» **What is required**
Return the lines exactly as they stand, from the first of the material through the line containing "A ceramic cover".

» **Input records**
·····
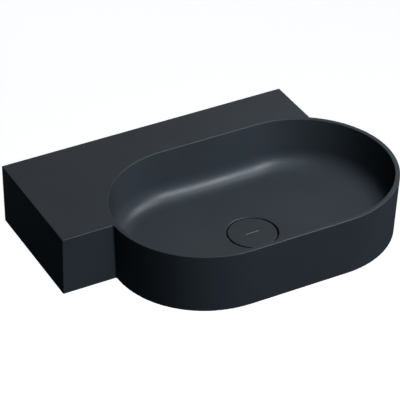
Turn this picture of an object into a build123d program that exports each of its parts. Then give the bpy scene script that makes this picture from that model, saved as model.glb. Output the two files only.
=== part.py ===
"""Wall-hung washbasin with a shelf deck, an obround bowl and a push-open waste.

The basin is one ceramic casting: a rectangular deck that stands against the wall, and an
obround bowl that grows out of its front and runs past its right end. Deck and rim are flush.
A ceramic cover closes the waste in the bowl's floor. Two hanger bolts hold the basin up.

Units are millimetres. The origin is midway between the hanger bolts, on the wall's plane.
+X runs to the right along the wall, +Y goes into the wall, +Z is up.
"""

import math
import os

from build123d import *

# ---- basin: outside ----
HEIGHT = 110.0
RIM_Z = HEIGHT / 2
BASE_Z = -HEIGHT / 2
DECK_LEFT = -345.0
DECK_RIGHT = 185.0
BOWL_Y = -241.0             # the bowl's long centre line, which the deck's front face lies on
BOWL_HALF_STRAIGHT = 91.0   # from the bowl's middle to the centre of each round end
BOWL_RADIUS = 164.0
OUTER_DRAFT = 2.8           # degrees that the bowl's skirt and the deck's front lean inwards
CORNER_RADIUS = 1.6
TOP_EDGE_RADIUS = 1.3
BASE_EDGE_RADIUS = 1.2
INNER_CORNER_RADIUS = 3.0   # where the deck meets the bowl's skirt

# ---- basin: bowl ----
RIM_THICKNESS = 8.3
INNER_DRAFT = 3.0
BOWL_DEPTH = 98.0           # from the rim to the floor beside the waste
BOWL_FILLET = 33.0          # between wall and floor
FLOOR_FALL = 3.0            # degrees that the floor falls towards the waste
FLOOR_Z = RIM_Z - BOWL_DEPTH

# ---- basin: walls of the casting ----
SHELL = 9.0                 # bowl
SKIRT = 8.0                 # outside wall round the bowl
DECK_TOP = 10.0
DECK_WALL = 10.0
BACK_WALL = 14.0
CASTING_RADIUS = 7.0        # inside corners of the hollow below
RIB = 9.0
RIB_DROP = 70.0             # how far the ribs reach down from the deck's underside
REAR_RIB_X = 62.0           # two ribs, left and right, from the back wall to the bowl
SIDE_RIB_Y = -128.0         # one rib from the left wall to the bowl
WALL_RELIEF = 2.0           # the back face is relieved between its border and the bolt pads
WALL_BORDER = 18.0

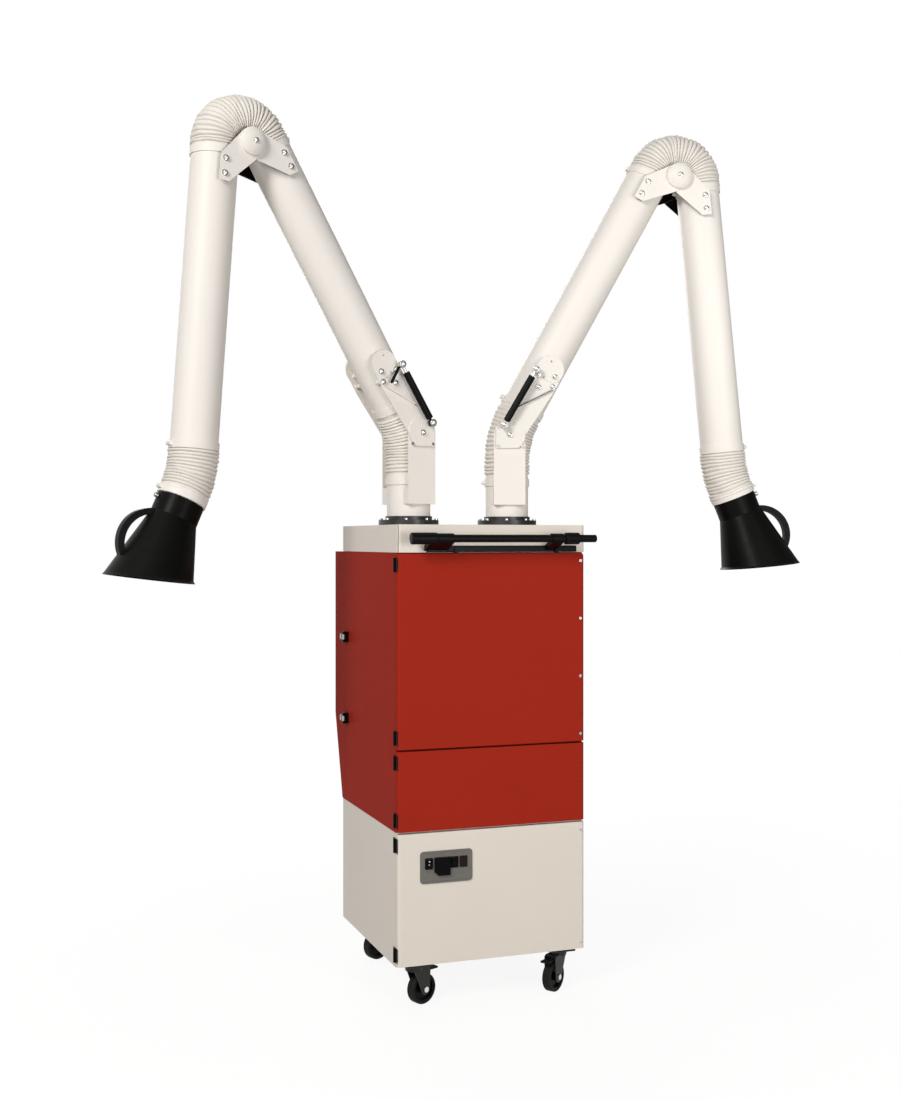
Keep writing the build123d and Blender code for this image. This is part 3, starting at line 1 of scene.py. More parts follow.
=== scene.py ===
·····
» **Result of this task**
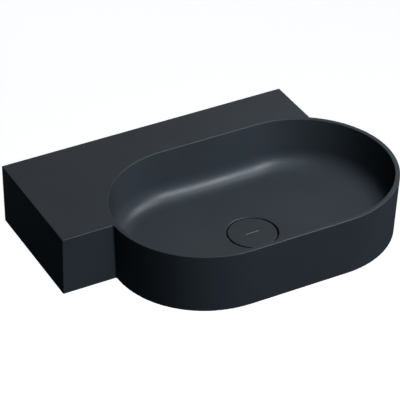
Turn this picture of an object into a build123d program that exports each of its parts. Then give the bpy scene script that makes this picture from that model, saved as model.glb. Output the two files only.
=== part.py ===
"""Wall-hung washbasin with a shelf deck, an obround bowl and a push-open waste.

The basin is one ceramic casting: a rectangular deck that stands against the wall, and an
obround bowl that grows out of its front and runs past its right end. Deck and rim are flush.
A ceramic cover closes the waste in the bowl's floor. Two hanger bolts hold the basin up.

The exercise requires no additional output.